The Olympic torch Wednesday went through the town of Metamorphoses, which long ago gave the world the word for change. By Friday, the flame will be in a city with a new freeway that goes by a Holiday Inn.

``We are writing a new chapter in Olympics history,'' Athens Olympic Committee President Gianna Angelopoulos-Daskalaki was saying Wednesday. ``We wanted to show the world a modern Greece. We believe that we are already doing that. ... But we also wanted to make a connection with ancient Greece.''

We call Gettysburg an historical treasure, from a battle 141 years ago.
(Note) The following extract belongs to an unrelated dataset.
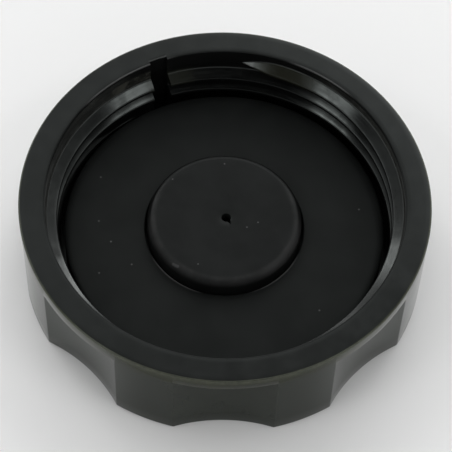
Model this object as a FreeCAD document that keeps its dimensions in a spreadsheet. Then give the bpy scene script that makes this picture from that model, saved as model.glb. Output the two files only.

The Agora was destroyed five times over a thousand years by five different invaders, from the Persians to the Romans to the Visigoths, each time rebuilt, so you get old ruins upon even older ruins.

But just across the street is a restaurant with a big plasma-screen television, and ostrich on the menu.

A souvenir shirt has a picture of ``The 11 Gods.'' But they are not Poseidon and Ares, but rather the men's soccer team that won the European championship.

Athens is forever serving up surprises. Ride down the street and there is statue after statue of one god after another. And then suddenly, there's Harry Truman.

Harry Truman? Greece was rebuilt with his Marshall Plan after World War II. The Greeks honored him like they honored Socrates.

Then there are the dogs. Athens apparently has long been the choice of residence of every stray in southern Europe. Officials apparently started rounding them up some months ago - prompting concern from animal rights' groups and a headline this week in one of the local papers: ``Where have all the dogs gone?''

I can report that there are several survivors from the purge. Eleven of them were barking at one another Wednesday at Syntagma Square, which is in the center of the city.

That's Athens. Cruise ships borrowed to house VIPs, and stray dogs in the street. It took modern Greece seven years to get ready for the Olympic Games. It took the ancients nine years to build the Parthenon. Now both share center stage, in a city and an Olympiad that carry across millenniums, like a supernatural discus throw.

Incidentally, know what the Greeks say when they're confused? ``It's all Chinese to me.''

I don't know what the Chinese say. We can find that out when the Olympics go to Beijing in 2008.